For each category, there is a performance gauge that displays the average for all monitored ports based on the most recent sample. Maximum and minimum values over the last 24 hours is also shown. Note that the first two metrics are percentage-based, and their gauges are static; the remaining three metrics' gauges may scale if the recorded value exceeds the default upper limit. The thresholds for the service status indicators are typically 70% for a warning state, and 90% for a critical state.

Additionally for each category, there are top-10 lists displaying the individual Elements that are using the most bandwidth, have the highest latency, or seeing the most errors or discarded packets. Clicking any Element name will display its Quick Snapshot page, where you can further investigate bottlenecks.

Devices with Service Outages

Any network device Element whose attached service monitors are experiencing outages are displayed in this section. For convenience, you can sort the results by number of current outages, or outage occurrences. 

Info

If the dashboard is being viewed by an up.time user who does not have permission to view all Elements, and as a result, may not be able to see network device Elements, the list will be empty, and up.time will report that there are not any available network devices.

Viewing All Elements

Elements are the systems, network devices, Applications, and SLAs that up.time is currently monitoring. You can view the status of all monitored Elements on the All Elements dashboard. This can be accessed by clicking the All Elements tab.
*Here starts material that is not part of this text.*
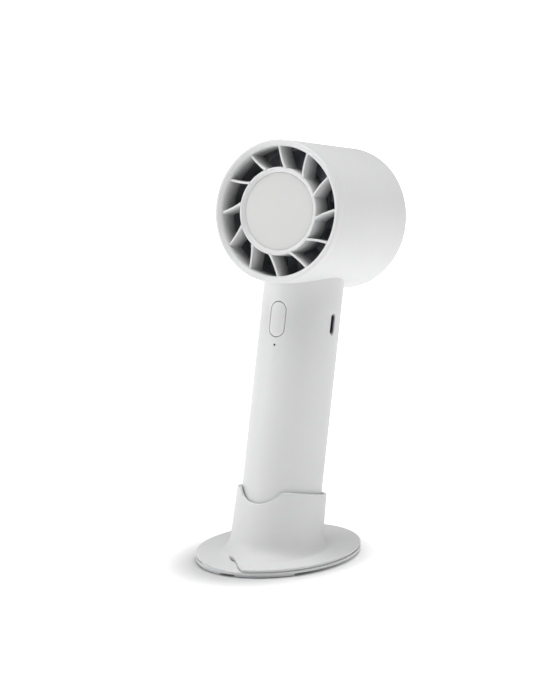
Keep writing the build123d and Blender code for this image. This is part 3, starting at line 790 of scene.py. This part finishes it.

The Elements subpanel lists the following information:

  • the names of the Elements in your environment
  • the status of the services that are assigned to each Element
  • the number of outages over the last hour, 12 hours, and 24 hours
  • the percentage of CPU resources being consumed by users, the system, and by disk I/O
  • the percentage of the system disk that is being used and the percentage that is busy
  • the amount of memory swap space that is being used

For convenience, you can sort the Elements table by any outage type.

If up.time cannot contact an Element, the reason will be displayed:

  • The availability check has failed.
  • This element is in maintenance.
  • This VM is currently powered off.

The values in each column are hyperlinks. Click one of the links to display the following information in the system information or graphing subpanels:

  • Click any value in the OK, WARN, CRIT, MAINT, or UNKNOWN columns to open the Element's Status subpanel.
  • Click any value in the Outages column to open the Element's Outages subpanel.
  • Click any value in the USR, SYS, WIO, or TOT columns to open the Element's Usage% Busy report subpanel. For more information, see Usage (% busy) for more information.
  • Click any value in the % Used column to open the Element's File System Capacity report subpanel. See File System Capacity Graph for more information.
  • Click any value in the % Busy column to open the Element's Disk Performance Statistics report subpanel. See Disk Performance Statistics Graph for more information.
Info

By default, Elements in WARN or CRIT states, in maintenance, or whose status is undetermined are displayed. To display all Elements regardless of status, unselect the Hide OK Elements check box.

 

...